Fluoride Action Network

Utility doesn’t plan rate increases for water services

Source: Albuquerque Journal | April 18th, 2016 | By Ollie Reed Jr, Staff Writer

For the first time in four years, no rate increases are planned for water authority customers even though the utility’s proposed fiscal year 2017 operating budget is $10 million more than it was last fiscal year.

Included in the Albuquerque Bernalillo County Water Utility Authority budget is $250,000 for the installation of equipment – pending water authority governing board approval – needed to put supplemental fluoride into drinking water, a controversial practice the utility ceased in 2011.

The budget, which would go into effect July 1, is subject to review by the water authority board at its Wednesday meeting and is scheduled for a final vote May 18.

Figures released by the Albuquerque Bernalillo County Water Utility Authority show an operating budget of $212 million, compared with $202 million in fiscal year 2016. Capital spending for infrastructure renewal and replacement is budgeted at $67 million, compared with $59 million the previous year.

This would be the first year out of the last four that water rates have not increased. Stan Allred, the utility’s chief financial officer, said that’s because previous rate hikes are paying off.

“We are generating the revenue we anticipated generating,” he said.
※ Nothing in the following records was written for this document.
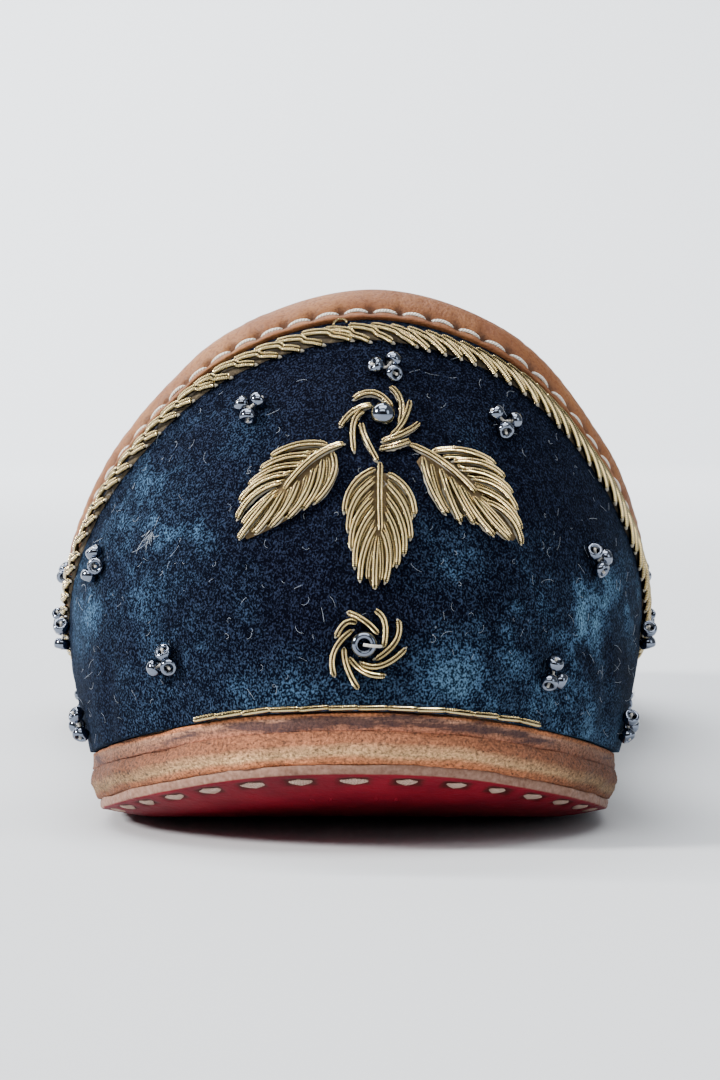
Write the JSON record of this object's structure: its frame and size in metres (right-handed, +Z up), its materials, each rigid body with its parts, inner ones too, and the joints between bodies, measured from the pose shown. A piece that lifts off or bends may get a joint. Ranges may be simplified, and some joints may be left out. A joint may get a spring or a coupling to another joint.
{
  "type": "mojari shoe",
  "caption": "Low slip-on mojari shoe: hollow velvet upper with leather binding and gold embroidery on a thin layered leather sole with sprung ends.",
  "frame": {"origin": "middle of the whole shoe's box, on the floor", "axes": "+Y from the heel to the toe, +Z up, +X to the right as seen from behind"},
  "size_m": [0.0844, 0.2528, 0.0586],
  "materials": {
    "red_leather": "red dyed, smooth, scuffed at the edge",
    "sole_leather": "cut edge of vegetable-tanned leather, fuzzy brown over cream",
    "rand_leather": "thin orange-tan layer with dark stains",
    "lining_leather": "undyed tan lining leather",
    "velvet": "deep blue-green crushed velvet",
    "binding_leather": "smooth tan leather roll with cream stitches",
    "gold_wire": "fine coiled gold-coloured embroidery wire",
    "steel_bead": "steel-grey lustre glass beads",
    "thread": "cream stitching thread"
  },
  "bodies": {
    "root": {"outsole": "red_leather", "midsole": "sole_leather", "rand": "rand_leather", "insole": "lining_leather", "upper": "velvet", "collar_binding": "binding_leather", "topline_braid": "gold_wire", "heel_base_wire": "gold_wire", "heel_flower_upper": "gold_wire", "heel_flower_lower": "gold_wire", "heel_leaf_left": "gold_wire", "heel_leaf_centre": "gold_wire", "heel_leaf_right": "gold_wire", "vamp_flower_upper": "gold_wire", "vamp_flower_lower": "gold_wire", "vamp_leaf_left": "gold_wire", "vamp_leaf_centre": "gold_wire", "vamp_leaf_right": "gold_wire"}
  },
  "joints": []
}
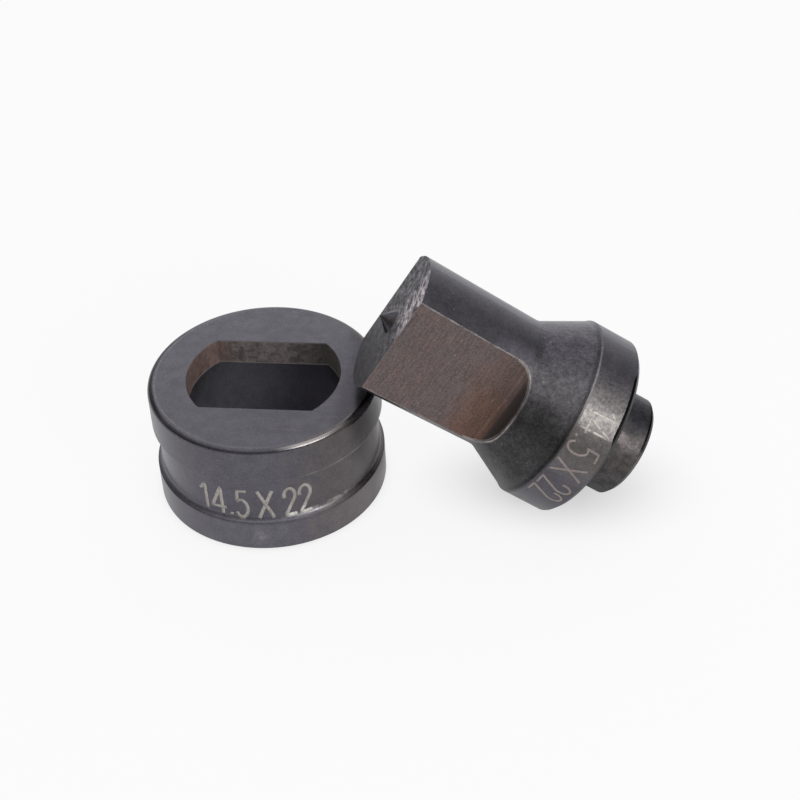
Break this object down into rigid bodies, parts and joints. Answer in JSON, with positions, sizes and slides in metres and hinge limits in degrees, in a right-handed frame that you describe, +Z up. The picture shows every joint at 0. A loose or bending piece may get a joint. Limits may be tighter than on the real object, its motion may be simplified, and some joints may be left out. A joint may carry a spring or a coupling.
{
  "type": "busbar punching die",
  "caption": "Punch and die pair for cutting a flattened round hole in busbar: grooved die ring with a through slot, and a flanged punch with flats, leaning on the die.",
  "frame": {"origin": "centre of the die's flat base, on the axis of the die", "axes": "+Z up along the die's axis to its cutting face, X along the slot's long side with the punch on the +X side, Y across the slot"},
  "size_m": [0.0779, 0.036, 0.0405],
  "materials": {
    "die_steel": "satin black oxide on hardened tool steel, ground top face",
    "punch_steel": "satin black oxide on hardened tool steel, fine brown-grey grain on the two flats"
  },
  "bodies": {
    "die": {"die": "die_steel"},
    "punch": {"punch": "punch_steel"}
  },
  "joints": [
    {"name": "punch_lift", "type": "slide", "parent": "die", "child": "punch", "axis": [0, 0, 1], "range_m": [0, 0.06]}
  ]
}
In 2013, the water authority board approved three planned increases – one in 2013, one in 2015 and one in 2017 – designed to provide funds needed to replace or repair aging infrastructure. In May 2014, the board approved an additional rate increase to offset a revenue shortfall caused by a 9 percent reduction in water usage. As a result, the average domestic water bill increased by $3 to $5 in 2013, 2014 and 2015. The average home bill is now $46 in the winter and $54 during the summer.

But Allred said it will not be necessary to add to that this year, even though the utility’s customers set an all-time low water-use record of 127 gallons per person per day in 2015.

“Basically, the rate increases have worked,” he said. “We are looking really good.”

The fluoridation equipment would be installed at the San Juan-Chama Drinking Water Plant only if the water authority board voted to resume adding fluoride to drinking water. Fluoride in water supplies is believed by many dentists to provide nutrients for strong, healthy teeth. But opponents say the introduction of fluoride into public water supplies violates rights and causes health problems.

In April 2014, the water authority board considered restarting the fluoridation program but agreed instead to take up the issue once the Centers for Disease Control issued recommendations on optimal fluoride levels in water. Those recommendations have been released.

If the board approves adding fluoride, the water utility says it will comply during fiscal year 2017 and will adhere as closely as possible to federal recommendations for fluoride levels.

Allred said the budget reflects the water authority’s ongoing commitment to increase reinvestment in its physical assets. The biggest jump in spending will be at the Southside Water Reclamation Plant, the site of an accidental discharge of 6 million gallons of sewage into the Rio Grande in February 2015. That happened when power went out at the plant and a backup system failed to function.

The fiscal year 2017 budget sets aside $26 million for work at the reclamation plant, which is in the middle of a decadelong rehabilitation project.

Allred said $350,000-plus in capital spending will go to the cost of designing a 10-acre solar-panel array at the utility’s drinking water plant.

He said the solar array will come online some time during the 2017 fiscal year and will save the utility about $350,000 a year in electrical-power costs.

There is no money in the budget for the costs the water authority expects to incur in replacing pipelines to make way for the city’s proposed rapid transit bus system. Late last year, the utility said it anticipated those costs to be at least $4.2 million and maybe as much as $30 million.

Allred said the figure discussed most recently is $10 million and the water authority would have to go to the bond market for those funds.